Claudya teve mais um bom momento no início dos anos 70, quando gravou pela Odeon uma trinca de discos bem sucedidos comercialmente, e de crítica sobretudo o primeiro, puxado por Jesus Cristo (Roberto e Erasmo Carlos), Você, Cláudia, Você (1972), e Deixa eu dizer (1973), o que parecia uma volta à normalidade, no entanto, foi o fim de mais um ciclo. O diretor musical da gravadora (cujo nome não cita), foi curto e grosso: “Claudia fique à vontade se você quiser assinar com outra gravadora. A partir de agora nós vamos trabalhar uma nova cantora, infelizmente, não vamos mais trabalhar seu disco”. A nova cantora chamava-se Clara Nunes: “Clara virou praticamente a única cantora do cast da Odeon. Não sei de onde partiu essa instrução, e qual foi o motivo, mas foi o que aconteceu. Ela deslanchou e todas nós fomos cortadas”, revela Claudya, Mais uma vez uma cantora interpunha-se entre ela e o sucesso. Mais uma vez, Claudya foi para o exterior. Desta vez para os Estados Unidos, se encontrar com Henry Mancini, com quem manteve um namoro.
Os dois criadores da série A música de, na apresentação do livro, citam Ortega y Gasset de “Eu sou eu e minha circunstância. Se não salvo a ela não salvo a mim”. A carreira de Claudya no início lembra muito a de Maria Bethânia. Claudya, adolescente do interior substituiu Nara Leão num musical badalado, Liberdade, Liberdade, de Millor Fernandes. Estava na TV Record, e veio o problema com Elis. Depois de Clara Nunes, ela teria mais uma chance nos anos 80, interpretado, de 1980 a 85, Eva Perón, no bem acolhido musical Evita.
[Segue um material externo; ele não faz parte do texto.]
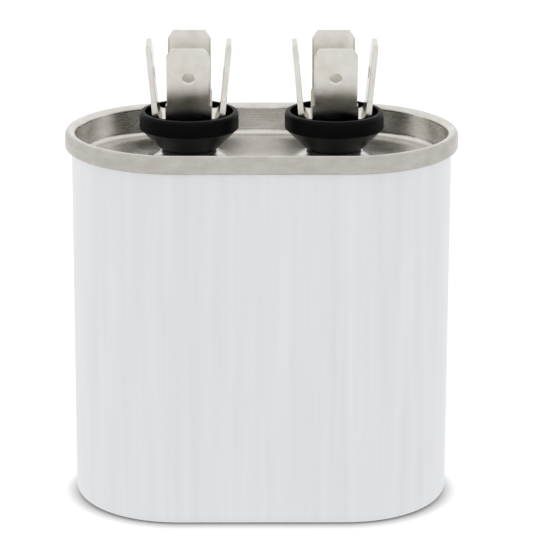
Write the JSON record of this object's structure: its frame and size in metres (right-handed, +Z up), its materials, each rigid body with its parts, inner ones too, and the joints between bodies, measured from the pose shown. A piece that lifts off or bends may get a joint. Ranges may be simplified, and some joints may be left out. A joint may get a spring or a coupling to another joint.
{
  "type": "motor run capacitor",
  "caption": "Oval drawn-can motor run capacitor with a rolled rim, a recessed cover and insulating cups that carry splayed push-on tabs",
  "frame": {"origin": "middle of the can's flat base", "axes": "+X along the oval's long side, from the left terminal to the right one; +Y across the oval, away from the viewer; +Z up, through the cover"},
  "size_m": [0.056, 0.0322, 0.0676],
  "materials": {
    "can_aluminium": "drawn aluminium, satin, with a fine vertical grain",
    "cover_aluminium": "bright rolled aluminium sheet, nearly mirror smooth on the rim",
    "sealing_compound": "dull dried sealing compound",
    "black_phenolic": "moulded black thermoset, semi-matte",
    "gasket_rubber": "black rubber, matte",
    "pale_insulator": "natural white polypropylene moulding",
    "tinned_brass": "tin-plated brass strip, satin-bright with dull cut edges",
    "tinned_rivet": "tin-plated brass, bright",
    "bare_brass": "bare brass strip",
    "tinned_wire": "tinned copper wire",
    "wound_film": "tightly wound metallised film",
    "sprayed_zinc": "rough sprayed zinc",
    "wrap_film": "milky wrapping film"
  },
  "bodies": {
    "root": {"can": "can_aluminium", "cover": "cover_aluminium", "seam_compound": "sealing_compound", "terminal_cup_left": "black_phenolic", "cover_gasket_left": "gasket_rubber", "inner_insulator_left": "pale_insulator", "front_rear_blades_left": "tinned_brass", "side_blades_left": "tinned_brass", "terminal_rivet_left": "tinned_rivet", "inner_tab_left": "bare_brass", "lead_left": "tinned_wire", "terminal_cup_right": "black_phenolic", "cover_gasket_right": "gasket_rubber", "inner_insulator_right": "pale_insulator", "front_rear_blades_right": "tinned_brass", "side_blades_right": "tinned_brass", "terminal_rivet_right": "tinned_rivet", "inner_tab_right": "bare_brass", "lead_right": "tinned_wire", "winding": "wound_film", "end_spray_bottom": "sprayed_zinc", "end_spray_top": "sprayed_zinc", "film_wrap": "wrap_film", "bottom_insulator": "pale_insulator", "interrupter_plate": "pale_insulator"}
  },
  "joints": []
}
Claudya continuou gravando, mas sem grande repercussão, sobretudo nos anos 2000, quando a mudança nos gostos musicais foram radicais. Curiosamente, a geração mais jovem tomou conhecimento dela pelo rapper D2, que sampleou uma música do repertório de Claudya (Deixa eu dizer, de Ivan Lins e Ronaldo Monteiro de Souza). Aos 73 anos, Claudya finalmente conta sua história, e continua nos palcos, independente das circunstâncias, que mudaram o roteiro de sua vida tantas vezes.